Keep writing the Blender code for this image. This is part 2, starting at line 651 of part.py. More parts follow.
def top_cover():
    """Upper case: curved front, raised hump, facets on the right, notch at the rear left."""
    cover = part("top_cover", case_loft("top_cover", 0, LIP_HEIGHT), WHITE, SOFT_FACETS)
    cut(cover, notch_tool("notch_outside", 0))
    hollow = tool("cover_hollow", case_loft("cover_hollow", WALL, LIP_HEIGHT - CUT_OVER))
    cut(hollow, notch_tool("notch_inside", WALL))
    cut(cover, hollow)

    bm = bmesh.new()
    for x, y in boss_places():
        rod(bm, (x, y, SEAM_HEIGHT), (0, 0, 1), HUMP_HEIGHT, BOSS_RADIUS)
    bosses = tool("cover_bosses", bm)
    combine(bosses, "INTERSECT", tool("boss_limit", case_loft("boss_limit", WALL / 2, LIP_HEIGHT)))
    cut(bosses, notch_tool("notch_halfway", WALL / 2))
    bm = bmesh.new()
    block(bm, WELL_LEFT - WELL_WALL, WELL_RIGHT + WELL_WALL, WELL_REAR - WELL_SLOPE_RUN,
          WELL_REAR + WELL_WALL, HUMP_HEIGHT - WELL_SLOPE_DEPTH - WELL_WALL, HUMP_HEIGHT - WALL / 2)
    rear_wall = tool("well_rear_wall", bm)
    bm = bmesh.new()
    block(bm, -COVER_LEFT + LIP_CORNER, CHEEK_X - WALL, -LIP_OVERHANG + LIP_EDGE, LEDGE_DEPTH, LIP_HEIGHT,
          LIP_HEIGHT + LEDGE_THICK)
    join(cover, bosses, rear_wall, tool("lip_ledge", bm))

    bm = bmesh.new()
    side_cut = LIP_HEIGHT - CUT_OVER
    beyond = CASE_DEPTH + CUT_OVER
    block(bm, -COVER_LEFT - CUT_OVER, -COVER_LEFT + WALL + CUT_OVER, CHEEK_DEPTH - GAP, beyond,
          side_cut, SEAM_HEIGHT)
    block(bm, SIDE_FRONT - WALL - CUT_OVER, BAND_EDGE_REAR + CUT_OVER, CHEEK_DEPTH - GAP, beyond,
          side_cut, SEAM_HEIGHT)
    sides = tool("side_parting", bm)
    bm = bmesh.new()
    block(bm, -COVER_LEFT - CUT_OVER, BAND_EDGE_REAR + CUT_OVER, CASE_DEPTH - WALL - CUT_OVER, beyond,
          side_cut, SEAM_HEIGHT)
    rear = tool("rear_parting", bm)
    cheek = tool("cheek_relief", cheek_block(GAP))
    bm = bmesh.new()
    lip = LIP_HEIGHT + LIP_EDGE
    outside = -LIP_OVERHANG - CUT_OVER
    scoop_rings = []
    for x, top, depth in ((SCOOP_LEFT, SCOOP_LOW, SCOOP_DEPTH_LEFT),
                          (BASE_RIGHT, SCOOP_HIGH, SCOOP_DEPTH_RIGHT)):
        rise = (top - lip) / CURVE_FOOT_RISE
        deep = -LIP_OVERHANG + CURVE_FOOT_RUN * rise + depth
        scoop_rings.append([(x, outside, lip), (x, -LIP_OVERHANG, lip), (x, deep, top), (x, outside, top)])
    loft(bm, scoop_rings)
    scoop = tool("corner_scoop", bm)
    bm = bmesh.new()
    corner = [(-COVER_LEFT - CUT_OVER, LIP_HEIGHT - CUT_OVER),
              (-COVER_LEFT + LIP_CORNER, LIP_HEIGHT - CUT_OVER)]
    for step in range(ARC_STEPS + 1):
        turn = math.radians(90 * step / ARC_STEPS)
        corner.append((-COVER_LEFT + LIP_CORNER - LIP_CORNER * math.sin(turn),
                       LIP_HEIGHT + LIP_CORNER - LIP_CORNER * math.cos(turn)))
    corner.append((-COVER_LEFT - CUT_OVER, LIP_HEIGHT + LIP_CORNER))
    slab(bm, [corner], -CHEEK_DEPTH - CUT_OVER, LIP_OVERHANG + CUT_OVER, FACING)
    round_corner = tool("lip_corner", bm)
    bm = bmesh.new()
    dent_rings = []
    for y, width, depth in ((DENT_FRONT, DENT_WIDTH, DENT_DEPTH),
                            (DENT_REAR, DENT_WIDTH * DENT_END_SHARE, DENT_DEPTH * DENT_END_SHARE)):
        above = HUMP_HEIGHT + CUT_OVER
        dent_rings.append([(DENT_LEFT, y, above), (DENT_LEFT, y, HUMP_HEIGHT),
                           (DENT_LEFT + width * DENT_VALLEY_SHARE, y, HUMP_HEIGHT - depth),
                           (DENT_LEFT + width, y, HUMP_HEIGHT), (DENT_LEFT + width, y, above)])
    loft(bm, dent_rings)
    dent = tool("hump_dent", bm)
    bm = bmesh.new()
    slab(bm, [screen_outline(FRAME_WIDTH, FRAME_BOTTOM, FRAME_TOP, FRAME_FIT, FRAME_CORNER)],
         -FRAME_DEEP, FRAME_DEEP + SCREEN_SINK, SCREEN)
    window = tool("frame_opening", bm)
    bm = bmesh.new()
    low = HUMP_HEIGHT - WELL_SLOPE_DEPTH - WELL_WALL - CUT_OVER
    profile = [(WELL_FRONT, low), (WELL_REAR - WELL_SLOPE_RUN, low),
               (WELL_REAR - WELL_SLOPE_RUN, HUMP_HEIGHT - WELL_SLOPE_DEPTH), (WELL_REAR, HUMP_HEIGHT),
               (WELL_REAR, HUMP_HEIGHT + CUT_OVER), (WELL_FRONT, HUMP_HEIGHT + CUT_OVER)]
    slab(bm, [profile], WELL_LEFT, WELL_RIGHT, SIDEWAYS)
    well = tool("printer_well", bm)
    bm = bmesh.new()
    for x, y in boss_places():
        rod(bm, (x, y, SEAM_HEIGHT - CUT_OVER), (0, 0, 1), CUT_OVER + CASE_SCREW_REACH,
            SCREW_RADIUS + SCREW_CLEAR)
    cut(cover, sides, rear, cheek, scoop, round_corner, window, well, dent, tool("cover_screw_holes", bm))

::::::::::

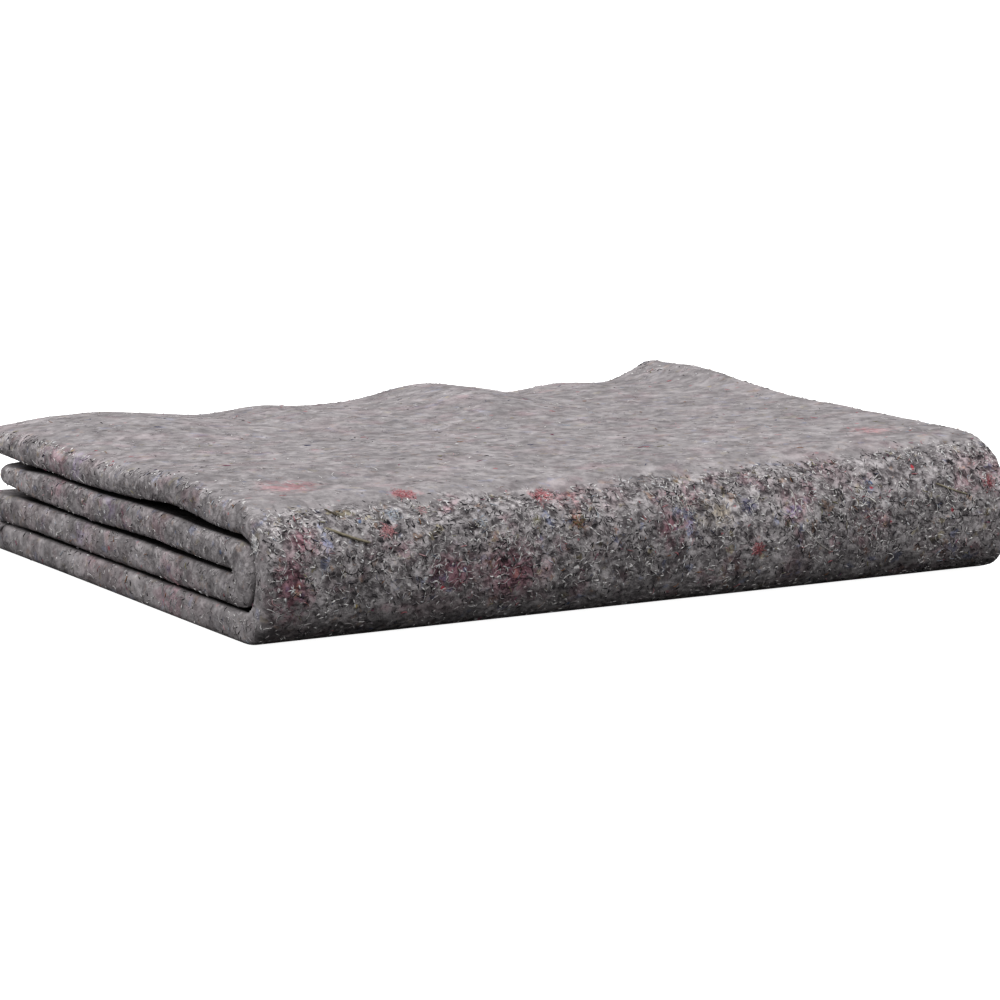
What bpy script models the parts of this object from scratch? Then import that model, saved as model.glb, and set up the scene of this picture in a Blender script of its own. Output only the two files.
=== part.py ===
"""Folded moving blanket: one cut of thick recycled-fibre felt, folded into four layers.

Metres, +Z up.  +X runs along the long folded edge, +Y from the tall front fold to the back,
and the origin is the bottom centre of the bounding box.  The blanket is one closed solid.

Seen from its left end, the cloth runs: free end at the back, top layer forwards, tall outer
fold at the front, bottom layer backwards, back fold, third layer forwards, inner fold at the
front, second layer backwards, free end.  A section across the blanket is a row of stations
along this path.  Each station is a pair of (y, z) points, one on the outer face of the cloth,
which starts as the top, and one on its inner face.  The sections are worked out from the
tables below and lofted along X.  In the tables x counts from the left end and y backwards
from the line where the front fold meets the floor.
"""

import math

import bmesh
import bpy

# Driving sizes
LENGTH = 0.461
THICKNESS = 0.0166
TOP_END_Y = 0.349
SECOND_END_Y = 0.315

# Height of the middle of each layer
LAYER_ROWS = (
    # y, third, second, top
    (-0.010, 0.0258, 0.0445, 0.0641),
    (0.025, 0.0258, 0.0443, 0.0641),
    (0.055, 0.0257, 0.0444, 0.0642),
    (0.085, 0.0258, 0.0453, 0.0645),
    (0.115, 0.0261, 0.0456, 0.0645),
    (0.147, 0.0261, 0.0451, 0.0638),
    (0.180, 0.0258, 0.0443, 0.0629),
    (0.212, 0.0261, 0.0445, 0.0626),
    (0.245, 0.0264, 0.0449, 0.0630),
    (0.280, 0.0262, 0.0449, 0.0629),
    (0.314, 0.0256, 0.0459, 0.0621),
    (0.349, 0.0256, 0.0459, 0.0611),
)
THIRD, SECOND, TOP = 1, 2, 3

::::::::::

◆ Given exercise ◆
Lines containing the word "parts" are to be counted in the listing; state their number alone.

◆ Complete answer ◆
2